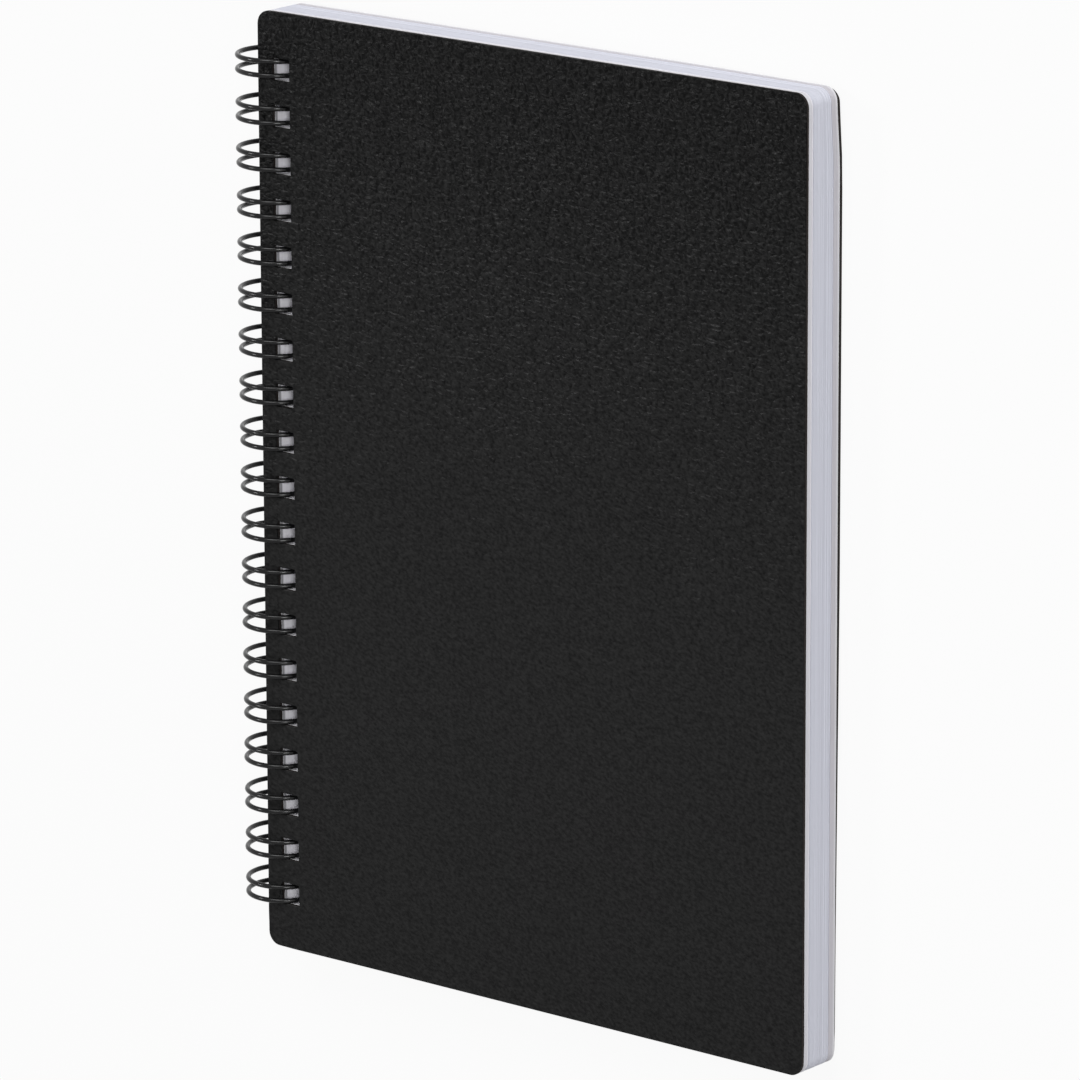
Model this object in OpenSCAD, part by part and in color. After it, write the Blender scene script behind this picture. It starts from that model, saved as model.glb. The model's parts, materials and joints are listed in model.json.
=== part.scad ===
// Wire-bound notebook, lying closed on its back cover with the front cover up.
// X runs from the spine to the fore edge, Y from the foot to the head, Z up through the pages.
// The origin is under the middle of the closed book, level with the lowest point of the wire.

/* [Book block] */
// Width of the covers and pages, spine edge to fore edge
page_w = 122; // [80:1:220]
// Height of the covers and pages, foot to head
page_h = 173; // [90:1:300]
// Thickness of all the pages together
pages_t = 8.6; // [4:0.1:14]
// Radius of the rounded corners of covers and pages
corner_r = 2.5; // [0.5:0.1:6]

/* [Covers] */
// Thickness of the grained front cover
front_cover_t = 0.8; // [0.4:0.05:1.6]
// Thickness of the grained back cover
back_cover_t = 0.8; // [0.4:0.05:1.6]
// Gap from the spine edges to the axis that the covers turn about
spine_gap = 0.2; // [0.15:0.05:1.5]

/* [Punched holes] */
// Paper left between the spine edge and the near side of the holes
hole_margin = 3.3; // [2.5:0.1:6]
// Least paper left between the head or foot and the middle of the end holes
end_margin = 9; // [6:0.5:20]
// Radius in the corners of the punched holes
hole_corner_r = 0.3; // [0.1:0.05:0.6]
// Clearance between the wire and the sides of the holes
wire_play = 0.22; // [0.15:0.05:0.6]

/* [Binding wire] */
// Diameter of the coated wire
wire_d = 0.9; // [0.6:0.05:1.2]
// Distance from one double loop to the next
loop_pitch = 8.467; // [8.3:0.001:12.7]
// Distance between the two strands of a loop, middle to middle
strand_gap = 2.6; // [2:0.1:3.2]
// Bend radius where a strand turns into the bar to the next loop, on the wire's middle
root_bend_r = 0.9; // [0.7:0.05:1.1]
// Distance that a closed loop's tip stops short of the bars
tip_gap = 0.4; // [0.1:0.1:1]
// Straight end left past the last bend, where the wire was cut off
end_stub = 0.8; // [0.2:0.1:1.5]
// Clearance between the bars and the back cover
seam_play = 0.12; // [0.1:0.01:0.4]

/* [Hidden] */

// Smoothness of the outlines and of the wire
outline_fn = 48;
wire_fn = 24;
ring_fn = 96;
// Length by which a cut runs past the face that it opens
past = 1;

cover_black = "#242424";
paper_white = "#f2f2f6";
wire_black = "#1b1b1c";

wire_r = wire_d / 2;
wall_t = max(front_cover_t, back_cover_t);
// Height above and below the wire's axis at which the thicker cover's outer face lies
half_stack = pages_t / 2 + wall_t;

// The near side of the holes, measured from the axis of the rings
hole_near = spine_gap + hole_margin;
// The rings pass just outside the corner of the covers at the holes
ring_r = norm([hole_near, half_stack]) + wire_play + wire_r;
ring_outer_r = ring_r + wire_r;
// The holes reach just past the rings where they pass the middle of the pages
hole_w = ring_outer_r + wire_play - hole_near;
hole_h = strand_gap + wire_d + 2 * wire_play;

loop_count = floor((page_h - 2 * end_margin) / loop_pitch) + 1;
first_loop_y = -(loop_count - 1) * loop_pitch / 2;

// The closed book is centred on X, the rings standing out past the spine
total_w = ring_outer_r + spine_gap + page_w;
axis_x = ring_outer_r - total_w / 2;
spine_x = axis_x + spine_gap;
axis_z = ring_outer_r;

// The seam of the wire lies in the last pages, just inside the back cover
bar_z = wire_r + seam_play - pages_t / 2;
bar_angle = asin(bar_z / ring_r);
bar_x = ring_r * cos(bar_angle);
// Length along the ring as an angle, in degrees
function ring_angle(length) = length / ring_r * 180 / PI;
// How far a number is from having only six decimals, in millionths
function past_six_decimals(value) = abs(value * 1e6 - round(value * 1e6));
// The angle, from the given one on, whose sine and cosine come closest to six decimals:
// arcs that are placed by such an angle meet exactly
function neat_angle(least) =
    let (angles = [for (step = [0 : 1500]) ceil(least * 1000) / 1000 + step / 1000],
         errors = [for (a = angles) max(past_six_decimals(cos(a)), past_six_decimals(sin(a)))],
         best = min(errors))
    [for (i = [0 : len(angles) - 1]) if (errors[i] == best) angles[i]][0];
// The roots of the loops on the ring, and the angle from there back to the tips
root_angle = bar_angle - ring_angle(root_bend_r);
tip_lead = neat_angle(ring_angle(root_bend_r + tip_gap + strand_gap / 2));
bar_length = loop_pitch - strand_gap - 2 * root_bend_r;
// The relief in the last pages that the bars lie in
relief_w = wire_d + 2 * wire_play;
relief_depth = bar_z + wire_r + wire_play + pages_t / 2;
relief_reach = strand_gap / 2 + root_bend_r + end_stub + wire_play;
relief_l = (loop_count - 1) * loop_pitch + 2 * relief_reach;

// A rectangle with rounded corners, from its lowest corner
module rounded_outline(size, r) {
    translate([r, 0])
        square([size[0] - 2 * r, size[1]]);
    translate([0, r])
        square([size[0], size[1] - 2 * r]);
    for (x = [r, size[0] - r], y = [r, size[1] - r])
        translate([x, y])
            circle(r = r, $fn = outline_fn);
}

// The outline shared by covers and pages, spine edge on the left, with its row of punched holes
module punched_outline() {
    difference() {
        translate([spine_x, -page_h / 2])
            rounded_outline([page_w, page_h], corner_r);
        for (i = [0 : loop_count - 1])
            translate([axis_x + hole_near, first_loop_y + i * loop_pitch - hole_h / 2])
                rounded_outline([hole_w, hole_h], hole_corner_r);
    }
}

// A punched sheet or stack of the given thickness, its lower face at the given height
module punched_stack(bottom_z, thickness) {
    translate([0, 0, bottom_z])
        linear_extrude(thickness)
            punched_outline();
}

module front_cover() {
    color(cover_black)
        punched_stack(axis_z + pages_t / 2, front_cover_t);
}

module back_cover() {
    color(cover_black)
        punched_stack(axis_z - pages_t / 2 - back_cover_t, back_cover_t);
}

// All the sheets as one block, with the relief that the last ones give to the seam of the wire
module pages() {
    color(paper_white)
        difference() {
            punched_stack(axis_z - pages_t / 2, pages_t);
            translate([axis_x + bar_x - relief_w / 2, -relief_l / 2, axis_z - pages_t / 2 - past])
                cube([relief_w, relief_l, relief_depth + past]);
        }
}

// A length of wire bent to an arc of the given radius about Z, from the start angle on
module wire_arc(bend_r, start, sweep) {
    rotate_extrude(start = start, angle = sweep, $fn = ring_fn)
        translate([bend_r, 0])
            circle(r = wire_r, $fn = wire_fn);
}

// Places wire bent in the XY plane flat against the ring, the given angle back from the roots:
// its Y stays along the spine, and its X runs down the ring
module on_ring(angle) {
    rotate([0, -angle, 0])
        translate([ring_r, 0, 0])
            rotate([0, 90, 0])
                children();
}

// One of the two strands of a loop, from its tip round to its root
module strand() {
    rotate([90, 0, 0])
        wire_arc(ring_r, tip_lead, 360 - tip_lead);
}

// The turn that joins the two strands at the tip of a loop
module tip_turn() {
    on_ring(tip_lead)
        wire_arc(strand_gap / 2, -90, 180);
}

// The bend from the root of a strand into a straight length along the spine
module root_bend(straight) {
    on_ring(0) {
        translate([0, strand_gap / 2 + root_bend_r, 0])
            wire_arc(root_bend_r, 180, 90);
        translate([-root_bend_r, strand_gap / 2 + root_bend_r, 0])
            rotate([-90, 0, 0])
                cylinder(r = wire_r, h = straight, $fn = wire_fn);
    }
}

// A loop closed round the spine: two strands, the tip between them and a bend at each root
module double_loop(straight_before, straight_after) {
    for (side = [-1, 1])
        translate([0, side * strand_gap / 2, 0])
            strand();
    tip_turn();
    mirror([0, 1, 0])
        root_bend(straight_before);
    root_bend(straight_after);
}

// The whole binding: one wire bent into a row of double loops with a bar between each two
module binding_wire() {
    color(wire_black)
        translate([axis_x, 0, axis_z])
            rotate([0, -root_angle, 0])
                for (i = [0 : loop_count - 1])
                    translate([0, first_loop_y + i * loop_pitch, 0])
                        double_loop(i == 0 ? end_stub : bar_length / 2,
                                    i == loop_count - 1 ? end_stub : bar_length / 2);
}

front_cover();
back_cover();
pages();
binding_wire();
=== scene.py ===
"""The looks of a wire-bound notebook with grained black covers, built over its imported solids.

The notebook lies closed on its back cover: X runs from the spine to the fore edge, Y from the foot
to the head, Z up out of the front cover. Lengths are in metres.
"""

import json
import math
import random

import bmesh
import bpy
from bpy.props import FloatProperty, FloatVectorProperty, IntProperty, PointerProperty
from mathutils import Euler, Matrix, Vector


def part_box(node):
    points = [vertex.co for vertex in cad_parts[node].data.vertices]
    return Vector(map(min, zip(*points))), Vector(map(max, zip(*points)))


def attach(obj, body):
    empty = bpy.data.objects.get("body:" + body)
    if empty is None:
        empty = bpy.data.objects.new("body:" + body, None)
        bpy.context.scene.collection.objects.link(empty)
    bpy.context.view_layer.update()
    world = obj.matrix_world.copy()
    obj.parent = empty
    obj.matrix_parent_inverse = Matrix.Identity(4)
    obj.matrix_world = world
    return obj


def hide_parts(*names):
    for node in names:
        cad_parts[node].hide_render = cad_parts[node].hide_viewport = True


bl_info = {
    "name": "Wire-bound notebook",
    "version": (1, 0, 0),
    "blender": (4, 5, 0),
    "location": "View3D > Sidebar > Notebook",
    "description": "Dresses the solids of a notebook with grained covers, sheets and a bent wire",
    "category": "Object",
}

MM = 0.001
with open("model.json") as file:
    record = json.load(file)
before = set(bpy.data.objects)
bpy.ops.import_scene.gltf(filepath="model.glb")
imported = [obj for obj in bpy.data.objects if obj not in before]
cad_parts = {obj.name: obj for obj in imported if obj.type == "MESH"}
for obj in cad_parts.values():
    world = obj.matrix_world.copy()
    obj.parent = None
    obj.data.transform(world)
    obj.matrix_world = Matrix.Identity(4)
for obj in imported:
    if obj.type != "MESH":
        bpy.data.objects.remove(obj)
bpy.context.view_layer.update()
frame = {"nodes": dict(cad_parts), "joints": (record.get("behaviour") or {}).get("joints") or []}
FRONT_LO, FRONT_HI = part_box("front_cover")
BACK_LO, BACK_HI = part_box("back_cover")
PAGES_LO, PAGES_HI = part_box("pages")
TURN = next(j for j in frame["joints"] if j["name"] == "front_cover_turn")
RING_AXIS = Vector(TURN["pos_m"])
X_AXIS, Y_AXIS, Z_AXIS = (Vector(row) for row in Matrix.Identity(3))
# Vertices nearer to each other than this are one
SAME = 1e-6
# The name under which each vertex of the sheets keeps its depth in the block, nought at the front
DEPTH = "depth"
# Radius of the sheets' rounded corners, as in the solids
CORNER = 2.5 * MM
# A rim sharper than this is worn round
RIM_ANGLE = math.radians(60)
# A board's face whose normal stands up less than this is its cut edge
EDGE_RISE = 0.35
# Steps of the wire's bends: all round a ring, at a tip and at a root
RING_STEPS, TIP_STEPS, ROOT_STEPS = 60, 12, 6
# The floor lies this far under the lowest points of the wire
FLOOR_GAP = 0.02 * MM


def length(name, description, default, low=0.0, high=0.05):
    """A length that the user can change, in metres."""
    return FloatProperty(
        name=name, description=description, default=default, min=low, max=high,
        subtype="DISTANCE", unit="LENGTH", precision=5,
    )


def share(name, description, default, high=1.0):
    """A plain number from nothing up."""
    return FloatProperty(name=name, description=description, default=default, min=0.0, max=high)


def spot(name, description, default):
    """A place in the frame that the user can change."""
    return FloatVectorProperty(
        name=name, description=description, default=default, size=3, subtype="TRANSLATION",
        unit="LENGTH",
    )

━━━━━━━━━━

| What the task requires |
Return exactly, and only, the lines from the one containing "between each two" down to the one containing "zip(*points))), Vector(map(max, zip(*points)))", with both of those lines included.

| Correct response |
// The whole binding: one wire bent into a row of double loops with a bar between each two
module binding_wire() {
    color(wire_black)
        translate([axis_x, 0, axis_z])
            rotate([0, -root_angle, 0])
                for (i = [0 : loop_count - 1])
                    translate([0, first_loop_y + i * loop_pitch, 0])
                        double_loop(i == 0 ? end_stub : bar_length / 2,
                                    i == loop_count - 1 ? end_stub : bar_length / 2);
}

front_cover();
back_cover();
pages();
binding_wire();
=== scene.py ===
"""The looks of a wire-bound notebook with grained black covers, built over its imported solids.

The notebook lies closed on its back cover: X runs from the spine to the fore edge, Y from the foot
to the head, Z up out of the front cover. Lengths are in metres.
"""

import json
import math
import random

import bmesh
import bpy
from bpy.props import FloatProperty, FloatVectorProperty, IntProperty, PointerProperty
from mathutils import Euler, Matrix, Vector


def part_box(node):
    points = [vertex.co for vertex in cad_parts[node].data.vertices]
    return Vector(map(min, zip(*points))), Vector(map(max, zip(*points)))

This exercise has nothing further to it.